Predictions abound concerning pharma manufacturing’s more automated, data-centric future. Some forecasting focuses on looming serialization compliance requirements and their impact — both positive in terms of consumer safety and product security, and negative in terms of obligatory infrastructure investments and possible production line and supply chain slowdown. Others highlight the bright side by exploring the potential impact of emerging technologies, such as the Internet of Things, artificial intelligence, machine learning and blockchain.
Ultimately, the future will vary by company. Much will depend on the operational strategies chosen and the consequences of these choices. The word “digital” will permeate these decisions, a floating X factor as pharma companies harvest and apply nearly limitless amounts of data in differing, often novel ways.

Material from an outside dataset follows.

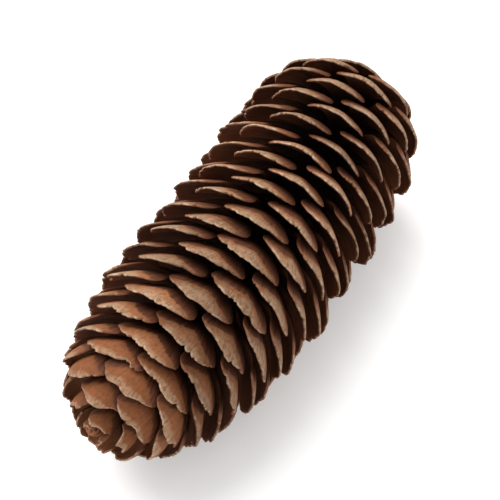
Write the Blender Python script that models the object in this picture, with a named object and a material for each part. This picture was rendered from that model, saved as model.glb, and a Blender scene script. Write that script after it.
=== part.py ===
"""A ripe spruce cone, dry and open, lying on its side.

The cone grew as one piece. A woody axis ends in a stub of stalk, and thin fan-shaped scales stand on it,
each turned by the golden angle from the one before. The scales are separate sheets at first. One Boolean
union then fuses them to the axis, and the lowest tips are pressed flat where the cone rests.

The cone points along -Y, with its stalk at +Y, and the surface it rests on is z = 0. Units are metres.
Places on the cone are given as a distance along its axis from the base (0) to the apex, a radius from the
axis, and an angle round it, counted from the top.
"""

import math

import bmesh
import bpy
from mathutils import Vector

MM = 0.001

# Size of the cone.
CONE_LENGTH = 108 * MM
CONE_RADIUS = 22 * MM
AXIS_HEIGHT = 21.1 * MM
BEND = math.radians(17)
MIDDLE_X = 0.88 * MM
MIDDLE_Y = -1.86 * MM

# The envelope of the scale tips: widest here, and how blunt it is towards the base and the apex.
WIDEST_AT = 0.34
BASE_BLUNTNESS = (4.8, 0.25)
APEX_BLUNTNESS = (4.6, 0.53)

# The axis with its stub of stalk.
STALK_LENGTH = 3 * MM
STALK_RADIUS = 2.4 * MM
AXIS_RADIUS = 4.2 * MM
BASE_FLARE = 1.6 * MM
FLARE_LENGTH = 12 * MM
BUD_RADIUS = 1.9 * MM
BUD_AT = 104.5 * MM
BUD_TOP = 107.4 * MM
BUD_RINGS = ((0.6, 0.85), (1, 0.4))
AXIS_TAPERS_FROM = 0.2
AXIS_STEPS = 4
AXIS_SIDES = 10

# The spiral of scales: how many a whole one has, and how many more crowd together at each end than an even
# spiral would have there. The last of them would lie inside the bud and aren't made.
GOLDEN_ANGLE = math.pi * (3 - math.sqrt(5))
SPIRAL_START = math.radians(-83)
WHOLE_SPIRAL = 186
BASE_CROWDING = 6
APEX_CROWDING = 14
SCALE_COUNT = WHOLE_SPIRAL - 3
FIRST_TIP = 0.1 * MM

# One scale: a claw at its root that widens to a rounded fan, cupped so that its sides turn in to the axis.
SCALE_HALF_WIDTH = 8.1 * MM
SMALLEST_HALF_WIDTH = 2.4 * MM
WIDTH_GROWS = (-0.05, 0.8)
WIDEST_HALF_ANGLE = 1.2
CLAW_SHARE = 0.14
BASE_CLAW = 0.2
FAN_WIDENS = (0.1, 0.98)
SCALE_RISE = 15 * MM
RISE_LENGTH = 14 * MM
RISE_POWER = 0.4
ROUND_TIP = 0.17
ROUND_CORNER = 0.97
CUP = 1.8 * MM
ROOT_DEPTH = 0.6
SCALE_THICKNESS = 0.8 * MM
SCALE_ROWS = ((0, (-1, 1)), (0.4, (-1, 1)), (0.75, (-1, 0, 1)), (1, (-1, -0.55, 0, 0.55, 1)))
SHARP_EDGE = math.radians(35)

# How a scale bows: the share along and outward of its steepest pull, and how far that shifts towards the
# base, towards the apex, and in the small rosette that closes over the bud.
BOW = (0.36, 0.6)
BASE_BOW = (-0.17, 0.17)
BASE_CLOSING = (0, 0.4)
APEX_BOW = (-0.06, 0.16)
APEX_CLOSING = (0.25, 0.85)
ROSETTE_BOW = (-0.05, 0.7)
ROSETTE_CLOSING = (0.9, 0.985)

# How much scales differ from each other.
TURN_SPREAD = math.radians(2)
RADIUS_SPREAD = 0.02
RISE_SPREAD = 0.02
WIDTH_SPREAD = 0.04


def spread(index, prime):
    """A number from -1 to 1 that looks random from scale to scale and is the same on each run."""
    return 2 * (index * math.sqrt(prime) % 1) - 1


def smooth_step(low, high, value):
    share = min(1, max(0, (value - low) / (high - low)))
    return share * share * (3 - 2 * share)


def place(along, radius, angle):
    """The point at this distance along the bent axis, this radius from it and this angle round it."""
    curve = BEND / CONE_LENGTH
    heading = curve * (along - CONE_LENGTH / 2)
    across = MIDDLE_X + (math.cos(heading) - 1) / curve
    centre = Vector((across, MIDDLE_Y - math.sin(heading) / curve, AXIS_HEIGHT))
    up = Vector((0, 0, 1))
    side = Vector((-math.cos(heading), math.sin(heading), 0))
    return centre + radius * (math.cos(angle) * up + math.sin(angle) * side)


def fullness(share):
    """The envelope's radius at this share of the cone's length, from 0 to 1."""
    if share < WIDEST_AT:
        power, root = BASE_BLUNTNESS
        off = (WIDEST_AT - share) / WIDEST_AT
    else:
        power, root = APEX_BLUNTNESS
        off = (share - WIDEST_AT) / (1 - WIDEST_AT)
    return max(0, 1 - min(1, off) ** power) ** root


def axis_radius(along):
    """The woody axis tapers from the base to the bud at its top, and narrows into the stalk below the base."""
    base_radius = AXIS_RADIUS + BASE_FLARE
    if along < 0:
        return STALK_RADIUS + (base_radius - STALK_RADIUS) * smooth_step(-STALK_LENGTH, 0, along)
    flare = BASE_FLARE * (1 - smooth_step(0, FLARE_LENGTH, along))
    return AXIS_RADIUS + flare + (BUD_RADIUS - AXIS_RADIUS) * smooth_step(AXIS_TAPERS_FROM, 1, along / BUD_AT)


def crowded(index):
    """How far along the spiral a scale stands, in even steps, with the scales at both ends pushed together."""
    left = WHOLE_SPIRAL - index
    from_base = BASE_CROWDING - BASE_CROWDING**2 / (index + BASE_CROWDING)
    from_apex = APEX_CROWDING**2 / (left + APEX_CROWDING) - APEX_CROWDING**2 / (WHOLE_SPIRAL + APEX_CROWDING)
    return index - from_base - from_apex


class Scale:
    """The sizes of one scale, worked out from its number on the spiral."""

    def __init__(self, index):
        done = crowded(index) / crowded(WHOLE_SPIRAL)
        self.tip_along = FIRST_TIP + (CONE_LENGTH - FIRST_TIP) * done
        share = self.tip_along / CONE_LENGTH
        full = fullness(share)
        self.angle = SPIRAL_START + index * GOLDEN_ANGLE + TURN_SPREAD * spread(index, 2)
        self.tip_radius = CONE_RADIUS * full * (1 + RADIUS_SPREAD * spread(index, 3))
        rise = SCALE_RISE * (1 - math.exp(-self.tip_along / RISE_LENGTH)) * full**RISE_POWER
        self.root_along = self.tip_along - rise * (1 + RISE_SPREAD * spread(index, 7))
        self.root_radius = ROOT_DEPTH * axis_radius(self.root_along)
        wide = SCALE_HALF_WIDTH * smooth_step(*WIDTH_GROWS, full) * (1 + WIDTH_SPREAD * spread(index, 11))
        self.half_width = max(SMALLEST_HALF_WIDTH, wide)
        near_base = 1 - smooth_step(*BASE_CLOSING, share)
        near_apex = smooth_step(*APEX_CLOSING, share)
        in_rosette = smooth_step(*ROSETTE_CLOSING, share)
        shifts = zip(BOW, BASE_BOW, APEX_BOW, ROSETTE_BOW)
        bows = [bow + near_base * low + near_apex * high + in_rosette * last for bow, low, high, last in shifts]
        self.bow_along, self.bow_out = bows
        self.claw = CLAW_SHARE + BASE_CLAW * near_base

    def point(self, across, outward):
        """A point of the scale's middle sheet: across runs from -1 to 1, outward from root to tip."""
        rounding = 1 - math.sqrt(1 - ROUND_CORNER * across * across)
        share = outward - ROUND_TIP * rounding * outward**3
        length = self.tip_along - self.root_along
        depth = self.tip_radius - self.root_radius
        bow = 2 * share * (1 - share)
        along = self.root_along + length * (bow * self.bow_along + share * share)
        radius = self.root_radius + depth * (bow * self.bow_out + share * share)
        wide = self.claw + (1 - self.claw) * smooth_step(*FAN_WIDENS, outward)
        half_angle = min(WIDEST_HALF_ANGLE, wide * self.half_width / radius)
        radius -= CUP * self.half_width / SCALE_HALF_WIDTH * (across * outward) ** 2
        return place(along, radius, self.angle + across * half_angle)


def add_object(name, bm, collection):
    """Makes an object of a bmesh, with its faces turned outward."""
    bmesh.ops.recalc_face_normals(bm, faces=bm.faces)
    mesh = bpy.data.meshes.new(name)
    bm.to_mesh(mesh)
    bm.free()
    obj = bpy.data.objects.new(name, mesh)
    collection.objects.link(obj)
    return obj


def trim_at_floor(bm):
    """Cuts off what would reach below the floor, and closes the cut with a flat face."""
    if min(v.co.z for v in bm.verts) > 0:
        return
    cut = bmesh.ops.bisect_plane(
        bm,
        geom=bm.verts[:] + bm.edges[:] + bm.faces[:],
        plane_co=(0, 0, 0),
        plane_no=(0, 0, -1),
        clear_outer=True,
    )
    rim = [item for item in cut["geom_cut"] if isinstance(item, bmesh.types.BMEdge)]
    bmesh.ops.contextual_create(bm, geom=rim)


def add_scale(index, collection):
    """One scale as a closed sheet: rows of points from the claw to the rounded tip, then a thickness."""
    scale = Scale(index)
    bm = bmesh.new()
    rows = []
    for outward, columns in SCALE_ROWS:
        rows.append([bm.verts.new(scale.point(across, outward)) for across in columns])
    root, claw, middle, tip = rows
    bm.faces.new((root[0], root[1], claw[1], claw[0]))
    bm.faces.new((claw[0], claw[1], middle[2], middle[1], middle[0]))
    bm.faces.new((middle[0], middle[1], tip[2], tip[1], tip[0]))
    bm.faces.new((middle[1], middle[2], tip[4], tip[3], tip[2]))
    bmesh.ops.triangulate(bm, faces=bm.faces)
    bm.normal_update()
    bmesh.ops.solidify(bm, geom=bm.faces[:], thickness=SCALE_THICKNESS)
    trim_at_floor(bm)
    return add_object(f"scale_{index}", bm, collection)


def add_axis(collection):
    """The woody axis, as rings of points along the bend, closed at the stalk's end and at the top."""
    bm = bmesh.new()
    stations = [-STALK_LENGTH, -STALK_LENGTH / 2]
    stations += [BUD_AT * step / AXIS_STEPS for step in range(AXIS_STEPS + 1)]
    profile = [(along, axis_radius(along)) for along in stations]
    profile += [(BUD_AT + up * (BUD_TOP - BUD_AT), wide * BUD_RADIUS) for up, wide in BUD_RINGS]
    rings = []
    for along, radius in profile:
        turns = [2 * math.pi * side / AXIS_SIDES for side in range(AXIS_SIDES)]
        rings.append([bm.verts.new(place(along, radius, turn)) for turn in turns])
    for near, far in zip(rings, rings[1:]):
        for side in range(AXIS_SIDES):
            after = (side + 1) % AXIS_SIDES
            bm.faces.new((near[side], near[after], far[after], far[side]))
    bm.faces.new(rings[0])
    bm.faces.new(rings[-1])
    return add_object("spruce_cone", bm, collection)


def fuse(obj, collection):
    """Joins all the scales to the axis with one Boolean union, applies it and removes the loose scales."""
    union = obj.modifiers.new("fuse_scales", "BOOLEAN")
    union.operation = "UNION"
    union.solver = "EXACT"
    union.operand_type = "COLLECTION"
    union.collection = collection
    graph = bpy.context.evaluated_depsgraph_get()
    obj.data = bpy.data.meshes.new_from_object(obj.evaluated_get(graph))
    obj.modifiers.clear()
    for scale in list(collection.objects):
        bpy.data.objects.remove(scale)
    bpy.data.collections.remove(collection)


def bark_brown():
    """The cone's dry, matt brown."""
    material = bpy.data.materials.new("cone_scale")
    material.use_nodes = True
    shader = material.node_tree.nodes["Principled BSDF"]
    shader.inputs["Base Color"].default_value = (0.16, 0.075, 0.038, 1)
    shader.inputs["Roughness"].default_value = 0.7
    shader.inputs["Metallic"].default_value = 0
    return material


def main():
    for obj in list(bpy.data.objects):
        bpy.data.objects.remove(obj)
    scene = bpy.context.scene.collection
    loose = bpy.data.collections.new("loose_scales")
    scene.children.link(loose)
    cone = add_axis(scene)
    for index in range(SCALE_COUNT):
        add_scale(index, loose)
    fuse(cone, loose)
    cone.data.materials.clear()
    cone.data.materials.append(bark_brown())
    cone.data.shade_smooth()
    cone.data.set_sharp_from_angle(angle=SHARP_EDGE)


main()
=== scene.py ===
"""Looks of a ripe spruce cone, dry and open, lying on its side.

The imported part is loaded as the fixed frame, and finer pieces take the place of its plain solid: every
scale as a thin fan with a ragged edge, grown by a Geometry Nodes tree along the same golden-angle spiral,
and the woody axis with its stub of stalk and the bud at its tip. The cone points along -Y and rests on
z = 0. Units are metres.
"""

import math

import bmesh
import bpy
from bpy.props import FloatProperty, FloatVectorProperty, PointerProperty
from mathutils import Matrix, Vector, noise


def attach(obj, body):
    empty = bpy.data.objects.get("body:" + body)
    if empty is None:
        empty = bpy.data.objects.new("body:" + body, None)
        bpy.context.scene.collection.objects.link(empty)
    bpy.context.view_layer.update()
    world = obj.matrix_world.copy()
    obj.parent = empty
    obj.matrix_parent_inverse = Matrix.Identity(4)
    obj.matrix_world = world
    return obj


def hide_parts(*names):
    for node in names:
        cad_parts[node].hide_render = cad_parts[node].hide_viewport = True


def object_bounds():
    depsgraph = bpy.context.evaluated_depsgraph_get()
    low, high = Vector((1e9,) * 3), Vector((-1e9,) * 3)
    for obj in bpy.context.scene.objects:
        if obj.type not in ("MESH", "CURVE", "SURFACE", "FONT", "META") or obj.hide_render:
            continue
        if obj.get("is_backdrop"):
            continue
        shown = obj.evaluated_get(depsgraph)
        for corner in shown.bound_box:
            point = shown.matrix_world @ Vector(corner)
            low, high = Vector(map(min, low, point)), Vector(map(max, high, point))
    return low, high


bl_info = {
    "name": "Spruce Cone",
    "version": (1, 0, 0),
    "blender": (4, 5, 0),
    "location": "View3D > Sidebar > Cone",
    "description": "Dresses a spruce cone with ragged scales, a woody axis and a bud",
    "category": "Add Mesh",
}

MM = 0.001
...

The point: As much as data can make manufacturing more interconnected, it can also separate players into columns according to differing issues, including resources (which dictates investments in state-of-the-art solutions); production application (dictated by a system’s usage and a company’s priorities); and talent (which dictates how effectively a company’s personnel utilizes newfound data). Considering this, all pharma companies aren’t created equal. In fact, the dearth of parity is eye-opening. Here, more than anything, size matters.

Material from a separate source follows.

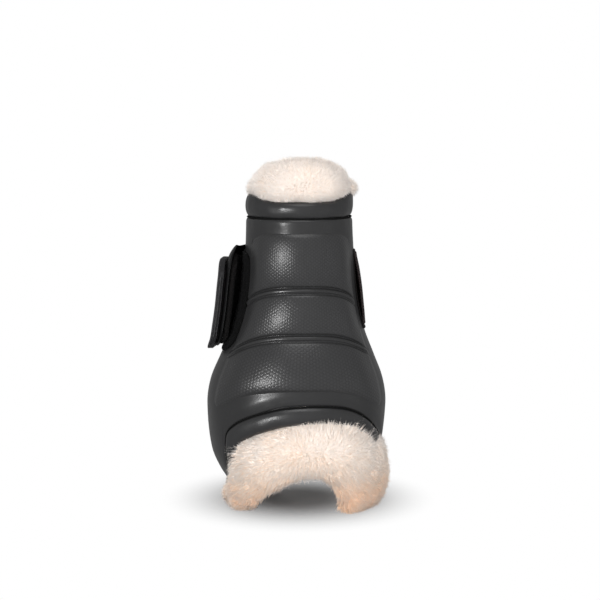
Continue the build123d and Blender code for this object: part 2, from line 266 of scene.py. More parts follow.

Of all the analyses pertaining to manufacturing’s digital future, one stands out: “Today, 99 percent of all U.S. manufacturers have fewer than 500 employees, so the full potential will be achieved only if the entire value chain, including smaller suppliers, can be digitized.”1
Since the majority of manufacturers in all industries are small- and medium-sized, the needs of smaller companies must be carefully analyzed when discussing transformative processes across an industry-wide landscape. And digitalization, I would argue, is the ultimate transformative process — among the most crucial sea changes in the sector’s history.
Pharma has a particularly long tail of small and medium-sized manufacturers, CMOs and packagers. Having consulted industry players of all sizes over the past decade, I’ve come to believe the future of pharma lies in addressing the needs of smaller manufacturers, as they are most representative of the industry.
My heart wants to believe we can make this digital transformation quickly, but experience tells me that wish is unrealistic. Yet, I am committed to educating companies about the need for digital transformation, and offering solutions to help bring that change about.
A key factor to industry-wide digital transformation is whether small manufacturers can embrace this vision at the big-picture level, while having access to tools executable in smaller steps that eventually build toward comprehensive transformation. This gradual approach creates a sea change without rocking the boat too much.
Ideally, each incremental step, solution or initiative over the scope of a holistic digital transformation should be:
• Affordable: Does not need to wait for next year’s budget cycle
• Valuable: Has ROI within the same year
• Fast: Can be implemented within weeks, not years
• Simple: Does not require advanced skills, resources or management support
• Flexible: Configurable and scalable for various business uses
As much as the promise of an industry-wide digital transformation’s value is staggering, unless the small manufacturers adopt this change, we will never realize this full potential. Faced with the realities of budget and resource constraints, reduced margins and high expectations from customers, smaller manufacturers can only afford so much change. We must meet their needs, because for pharma, thinking small is the only way to achieve lasting, industry-wide digital transformation.
1. Enno de Boer, “How technology can unlock manufacturing’s potential and $3.7 trillion in global GDP,” LinkedIn; synthesis from World Economic Forum and McKinsey Joint Whitepaper.